___ Supplied entries ___
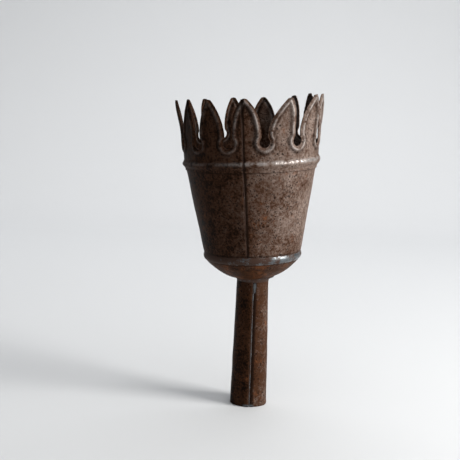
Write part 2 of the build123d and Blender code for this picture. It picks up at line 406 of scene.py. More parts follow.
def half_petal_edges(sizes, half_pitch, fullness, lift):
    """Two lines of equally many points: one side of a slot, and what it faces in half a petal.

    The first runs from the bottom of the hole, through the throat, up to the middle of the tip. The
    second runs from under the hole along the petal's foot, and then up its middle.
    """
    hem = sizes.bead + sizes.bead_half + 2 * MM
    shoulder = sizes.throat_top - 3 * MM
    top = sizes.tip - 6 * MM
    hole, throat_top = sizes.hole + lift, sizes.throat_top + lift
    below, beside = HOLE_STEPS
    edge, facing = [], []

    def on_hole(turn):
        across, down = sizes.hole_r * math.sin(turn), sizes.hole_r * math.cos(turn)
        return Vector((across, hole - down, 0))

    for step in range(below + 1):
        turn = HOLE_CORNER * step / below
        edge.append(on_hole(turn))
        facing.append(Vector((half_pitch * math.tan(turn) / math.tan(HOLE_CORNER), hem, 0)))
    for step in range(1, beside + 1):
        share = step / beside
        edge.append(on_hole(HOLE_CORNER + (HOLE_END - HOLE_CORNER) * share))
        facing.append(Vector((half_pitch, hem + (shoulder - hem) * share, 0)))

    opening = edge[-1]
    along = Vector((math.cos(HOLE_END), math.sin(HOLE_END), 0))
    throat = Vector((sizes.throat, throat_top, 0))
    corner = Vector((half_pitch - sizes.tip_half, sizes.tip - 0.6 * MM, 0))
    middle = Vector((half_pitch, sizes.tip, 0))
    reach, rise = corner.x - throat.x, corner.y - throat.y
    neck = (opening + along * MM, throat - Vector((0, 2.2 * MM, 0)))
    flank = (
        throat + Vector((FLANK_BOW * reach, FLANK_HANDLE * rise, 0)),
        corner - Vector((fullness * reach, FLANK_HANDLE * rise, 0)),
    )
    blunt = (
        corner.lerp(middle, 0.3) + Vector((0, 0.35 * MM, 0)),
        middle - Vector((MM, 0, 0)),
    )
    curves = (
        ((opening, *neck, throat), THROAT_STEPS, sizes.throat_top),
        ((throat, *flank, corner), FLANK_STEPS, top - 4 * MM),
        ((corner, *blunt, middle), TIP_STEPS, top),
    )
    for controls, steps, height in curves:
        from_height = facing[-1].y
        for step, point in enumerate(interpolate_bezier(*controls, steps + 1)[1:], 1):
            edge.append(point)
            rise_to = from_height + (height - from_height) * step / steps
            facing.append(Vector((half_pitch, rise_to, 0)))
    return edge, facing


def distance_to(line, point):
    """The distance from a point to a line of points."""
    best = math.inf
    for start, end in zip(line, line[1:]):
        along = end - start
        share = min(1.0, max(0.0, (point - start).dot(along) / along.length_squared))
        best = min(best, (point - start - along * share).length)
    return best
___
___ Supplied entries ___
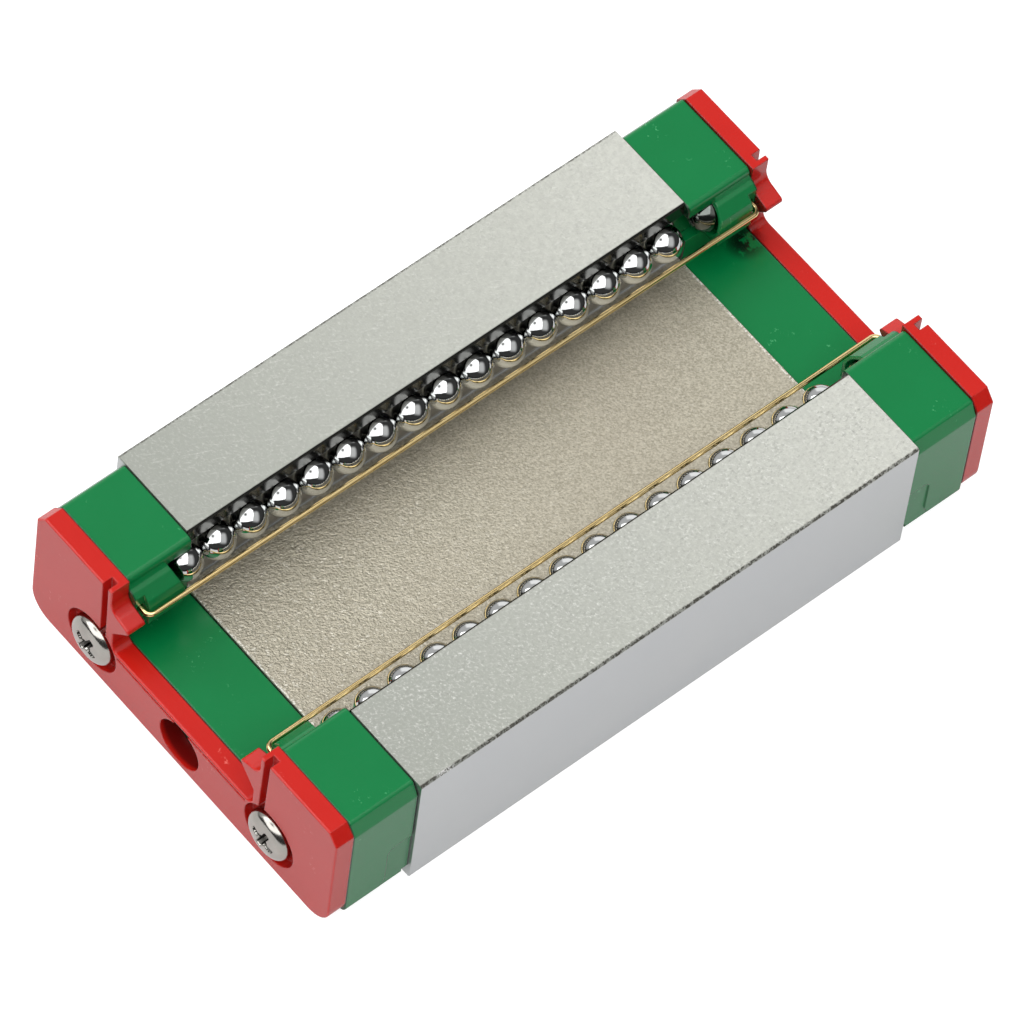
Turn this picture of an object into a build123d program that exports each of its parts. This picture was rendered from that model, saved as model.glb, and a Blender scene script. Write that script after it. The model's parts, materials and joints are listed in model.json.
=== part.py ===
___
___ Supplied entries ___
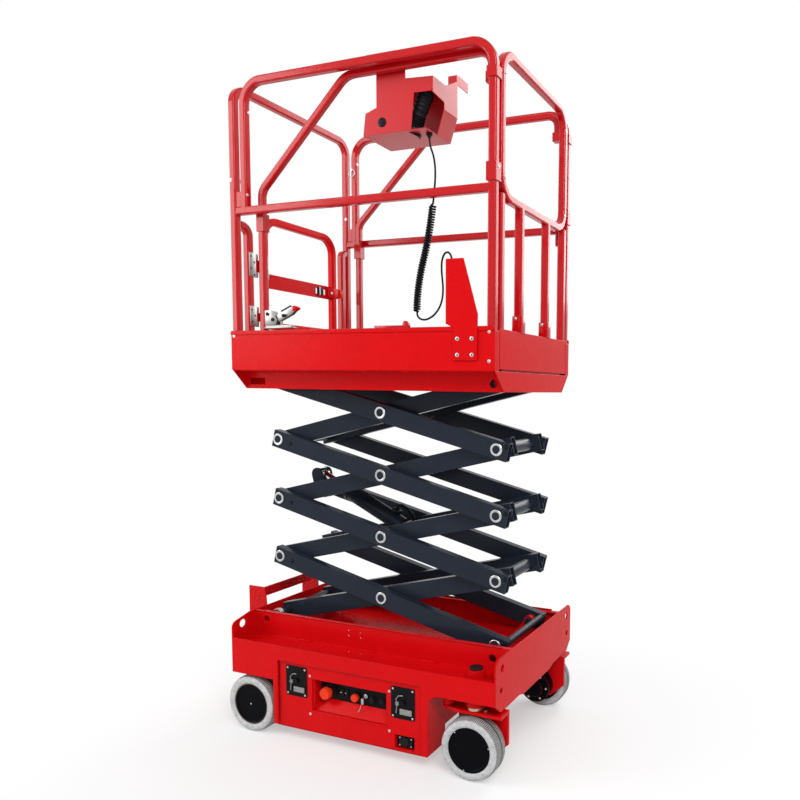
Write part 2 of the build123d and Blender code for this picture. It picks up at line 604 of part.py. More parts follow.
___
● Stated goal
Check each line of the records for the word "scene" and extract those that contain it.

● Response below
Write part 2 of the build123d and Blender code for this picture. It picks up at line 406 of scene.py. More parts follow.
Turn this picture of an object into a build123d program that exports each of its parts. This picture was rendered from that model, saved as model.glb, and a Blender scene script. Write that script after it. The model's parts, materials and joints are listed in model.json.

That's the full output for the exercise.